A "system" here is a collection of particles, fields, etc. that you can draw a conceptual box around. "Equilibrium" means the populations of the states that can exchange energy with each other are not varying in time. When that's true, the relative probability of two states is the famous Boltzmann Factor, $\exp \left( -\frac{\Delta E}{k_\text{B} T} \right)$.

A consequence is you can sum $\exp \left( \frac{E}{k_\text{B} T} \right)$ over all possible configurations of the system (positions, velocities, numbers of neutrinos of all energies, etc.) to get the partition function $Z$.

Then you can prove that energy $U$, entropy $S$, heat capacity, and so on are all mathematically computable from $Z$. I'd argue in my (somewhat) humble opinion that $Z$ is the cornerstone of thermodynamics. Most everything else is

  • add-ons to $Z$, such as the grand partition function
  • derivations of $Z$, such as $S = \frac{U}{T} + k_\text{B} \ln \left( Z \right)$
  • empirical relationships like $P \, V = N \, R \, T$ discovered before we knew about microstates and $Z$

The confusion in themodynamics is the clash between the last two. Our modern understanding derives macroscopic properties from microscopic ones. But historically we saw the macroscopic ones first and invented empirical relationships among them. Science tends to be taught in historical order for some reason so we learn special cases before the general theories.

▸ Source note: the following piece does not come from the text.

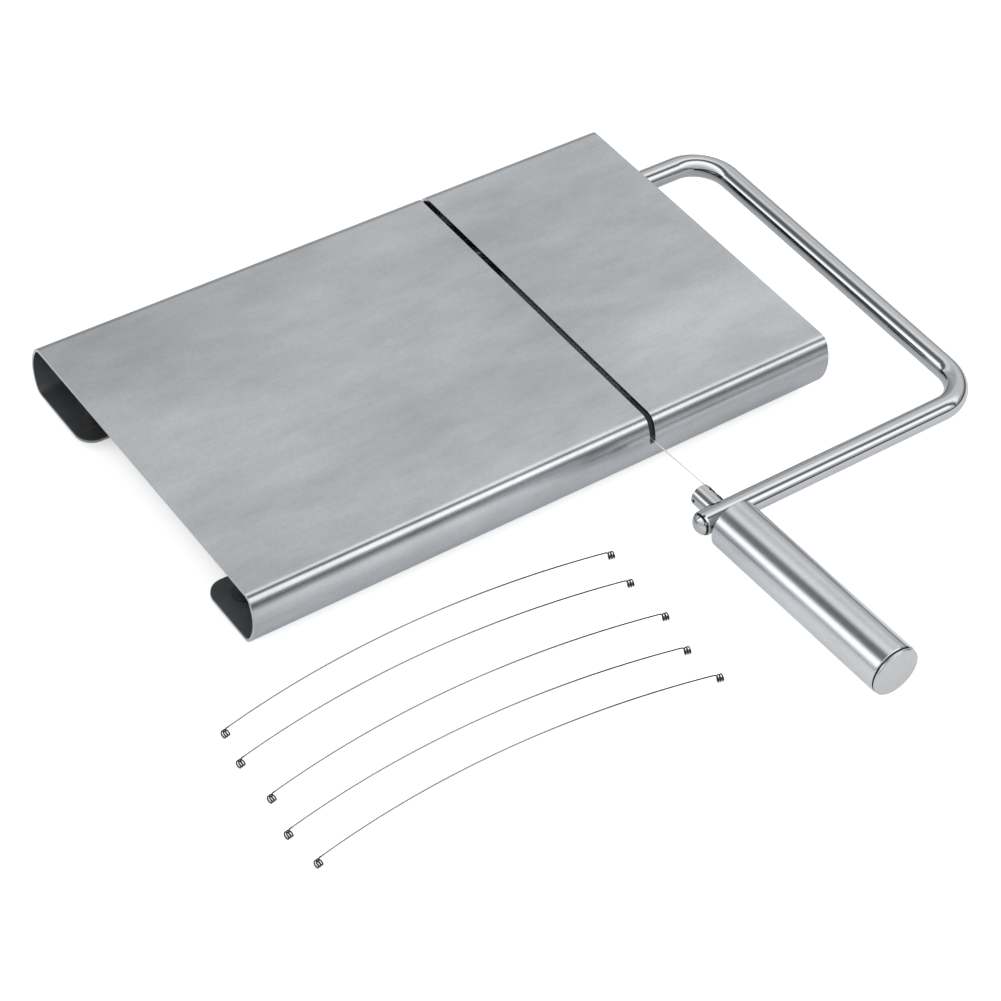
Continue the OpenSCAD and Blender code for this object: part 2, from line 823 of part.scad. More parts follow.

The word temperature usually refers to the average velocity of massive particles, correct?

So with that long tangent out of the way: you're right that it's usually understood that way. But we now also see that velocity of particles is just one property among many that contribute to the total number of states and their energies. It's just part of the overall story. Sometimes a negligible part. So in general the statement "temperature refers to the average velocity of massive particles" is false. Sometimes it's true. Other times, like in blackbody radiation, velocity is irrelevant.

Do individual particles have a temperature? Rarely. Temperature is a property of many individual states being in equilibrium. Complicated particles with many degrees of freedom could have their own temperature if those states exchange energy among themselves. But most microscopic particles are simple, with few degrees of freedom, and those degrees of freedom don't exchange energy among themselves. Usually it takes a lot of particles to build up a statistical ensemble. Then you have enough states to have a meaningful average energy of the states and an equilibrium.

A collection of neutrinos can therefore therefore have a temperature when they're at thermal equilibrium. They're like any other system, it's just that the specific degrees of freedom and interactions that are different. But the overall phenomenon of microstates and exchanging energy and an equilibrium with the Boltzmann factor is the same!